Manchester University
Oak Leaves

February 12, 2016

Hypnotist_Stratton_by_Stratton

SLEEPY SELFIE Junior Stratton Smith with hypnotist chrisjones.

Hypnotist Returns

Aaron Lloyd

Are you feeling sleeepy? Were you feeling sleeepy last Friday when hypnotist Chris Jones performed on campus? Known professionally as chrisjones, this hypnotist made his Spartan debut at Welcome Week last year but returned on January 29 to bring some entertainment to the spring semester. He succeeded in not only making the audience laugh but also getting some of the participants to regret being hypnotized. 

chrisjones is one of the hottest young hypnotists around now, but it wasn’t always easy work for the Chicago native.  He started his career by doing stand-up comedy at bars and weddings, while he double majored in psychology and sociology in college as an undergraduate. 

While in graduate school studying Therapeutic Recreation, he learned all he could about hypnosis and began to work to perfect this craft.  He did so by living on a college campus for seven years and performed different tricks on students around him each night. Now he does it for a living.

chrisjones started his show by giving the entire audience a hypnotic suggestion. He told them to make a fist with their right hand and to hold their left hand out, palm up.  He asked everyone to imagine they were holding helium filled balloons in their closed hand and bricks in their open hand.  Without them even noticing, the balloons raised one hand and the bricks lowered the other hand.

He then asked for male and female volunteers who wanted to be hypnotized to come onstage.  He made them relax and those who could be hypnotized, were hypnotized into forgetting their names.

Later on in the show, Jones made the volunteers dance--as if they were at prom--with either a partner on stage or a random audience member. At first they slow-danced, and then the dancing got more freestyle when he switched up the song to something faster paced.  After that, he had them break into groups, male and female, and each group tried to demonstrate how the other sex danced.

While the volunteers were split into their groups, chrisjones moved into the next skit, Family Feud.  He would ask the "players" questions and they would answer with absurd responses. chrisjones would then tell them where that answer landed on the board in terms of how funny the response was.

As chrisjones had spoken about how people often tell him how much he resembles the rapper Drake, it was only right for him to include that element in his show.  For his finale he made the hypnotized people on stage believe that he was the famous rapper and that they were at his concert.  He sang one of Drake's songs and danced to it while the “concert goers” bounced all around him, snapping pictures with him and hugging him.

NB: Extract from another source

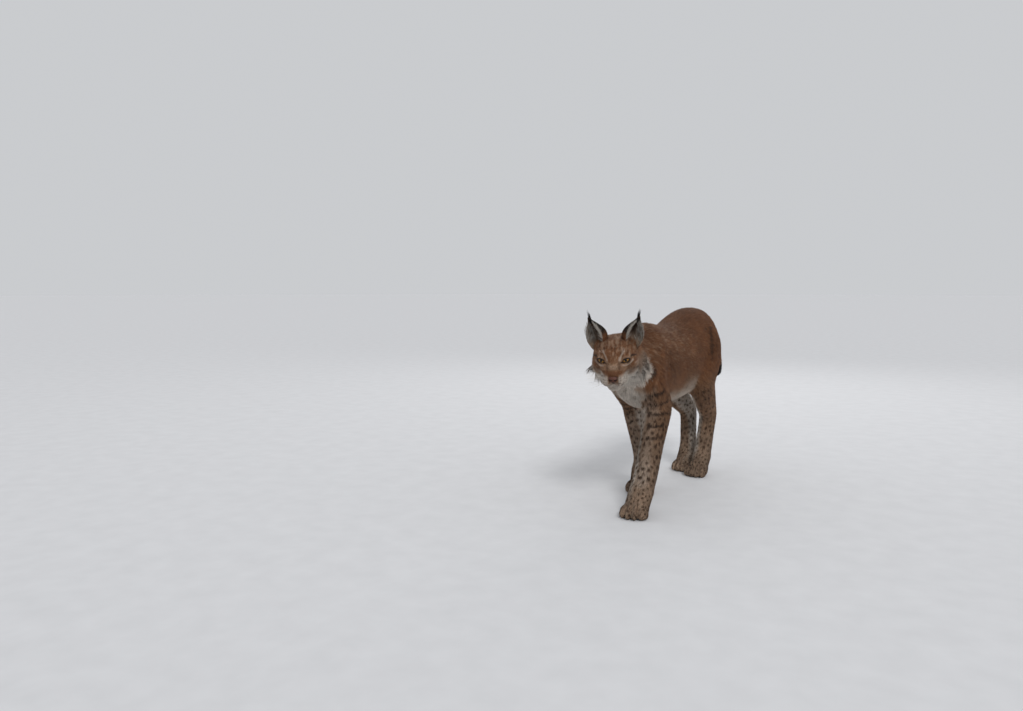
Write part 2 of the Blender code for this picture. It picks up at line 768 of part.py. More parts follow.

Storm Shortt, a first-year sports management and marketing major from Laporte, Ind., had a good time at the event. “Coming into the show, I was afraid it’d be too much like the other hypnotist we had, but he blew me away and I didn’t want the show to end," he said. "He was very likable and funny and I cannot wait for him to come back!”

Shortt was not the only first-year student who had a strong reaction to chrisjones’ show, as classmates Emma Clark and Leah Spain both also enjoyed the performance.  Clark, a first-year English and art education major from Whiteland, Ind., actually attempted to become hypnotized by Jones, but the power of suggestion could not take hold of her. 

“He was kind to me when I did not get hypnotized on stage," Clark said. "It was great when he allowed me and the other kid to be a part of the show instead of just instantly sending us back to our seats after the hypnosis didn’t work on us.” 

Spain, a first-year biology-chemistry major from Dayton, Ohio, said that the show was one of the best that she has ever been to.  “He was not only good at the hypnosis aspect of the show, but he was also funny and not your ordinary hypnotist, which kept me on the edge of my seat for the entire show,” she said. 

Whether chrisjones was making people think that they’re zombies ready to feast on the audience in front of them, making them think that they’re political figures, or making them bite the shoulder of an audience member, he always did so in a humorous way that made the audience fall out of their seats from laughing so much. 

“What was so great about the show was that chrisjones really seemed to absolutely love what he did, which made the show so much more enjoyable,” Shortt said.